Write out each line exactly as it stands, please.
◇ ◇ ◇ ◇ ◇
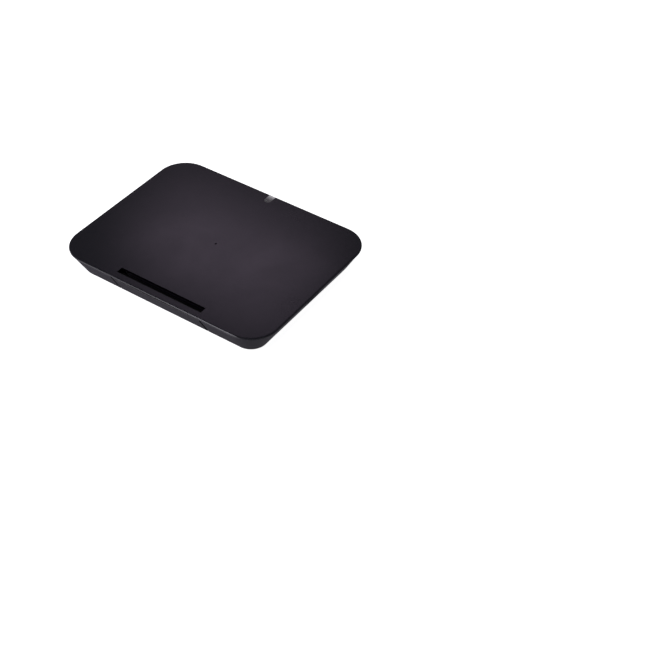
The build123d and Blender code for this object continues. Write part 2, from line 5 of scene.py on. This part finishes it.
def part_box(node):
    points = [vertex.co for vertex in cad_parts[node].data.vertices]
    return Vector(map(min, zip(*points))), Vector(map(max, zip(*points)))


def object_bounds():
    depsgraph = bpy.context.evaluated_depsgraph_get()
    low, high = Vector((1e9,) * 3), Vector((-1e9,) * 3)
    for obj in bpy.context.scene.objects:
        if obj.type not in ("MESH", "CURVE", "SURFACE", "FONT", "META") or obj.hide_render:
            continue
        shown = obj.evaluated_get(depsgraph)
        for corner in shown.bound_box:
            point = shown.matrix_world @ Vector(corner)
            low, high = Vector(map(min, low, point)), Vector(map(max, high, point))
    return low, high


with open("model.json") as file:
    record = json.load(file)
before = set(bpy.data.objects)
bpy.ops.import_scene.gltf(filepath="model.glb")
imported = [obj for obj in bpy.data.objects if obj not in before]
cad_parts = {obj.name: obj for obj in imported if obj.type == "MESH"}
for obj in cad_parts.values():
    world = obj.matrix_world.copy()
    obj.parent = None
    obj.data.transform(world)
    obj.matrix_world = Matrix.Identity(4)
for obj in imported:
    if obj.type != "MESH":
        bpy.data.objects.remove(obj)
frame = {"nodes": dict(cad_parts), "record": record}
◇ ◇ ◇ ◇ ◇
> Exercise solution
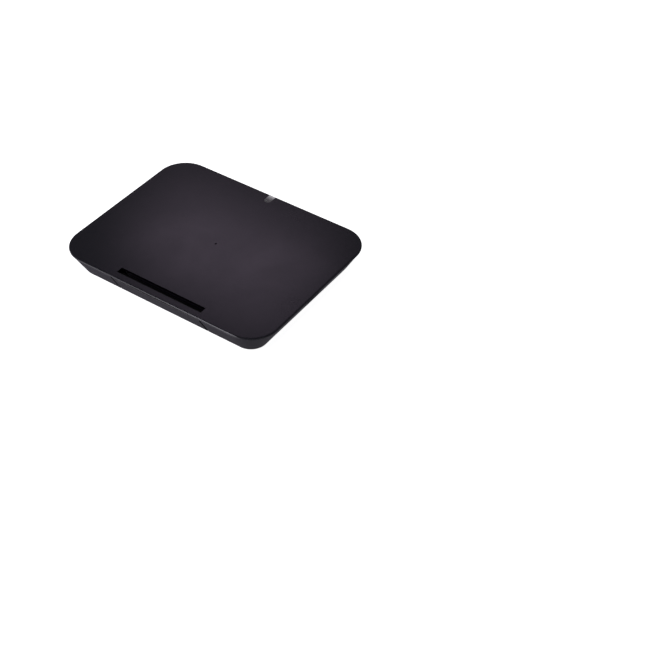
The build123d and Blender code for this object continues. Write part 2, from line 5 of scene.py on. This part finishes it.
def part_box(node):
    points = [vertex.co for vertex in cad_parts[node].data.vertices]
    return Vector(map(min, zip(*points))), Vector(map(max, zip(*points)))


def object_bounds():
    depsgraph = bpy.context.evaluated_depsgraph_get()
    low, high = Vector((1e9,) * 3), Vector((-1e9,) * 3)
    for obj in bpy.context.scene.objects:
        if obj.type not in ("MESH", "CURVE", "SURFACE", "FONT", "META") or obj.hide_render:
            continue
        shown = obj.evaluated_get(depsgraph)
        for corner in shown.bound_box:
            point = shown.matrix_world @ Vector(corner)
            low, high = Vector(map(min, low, point)), Vector(map(max, high, point))
    return low, high


with open("model.json") as file:
    record = json.load(file)
before = set(bpy.data.objects)
bpy.ops.import_scene.gltf(filepath="model.glb")
imported = [obj for obj in bpy.data.objects if obj not in before]
cad_parts = {obj.name: obj for obj in imported if obj.type == "MESH"}
for obj in cad_parts.values():
    world = obj.matrix_world.copy()
    obj.parent = None
    obj.data.transform(world)
    obj.matrix_world = Matrix.Identity(4)
for obj in imported:
    if obj.type != "MESH":
        bpy.data.objects.remove(obj)
frame = {"nodes": dict(cad_parts), "record": record}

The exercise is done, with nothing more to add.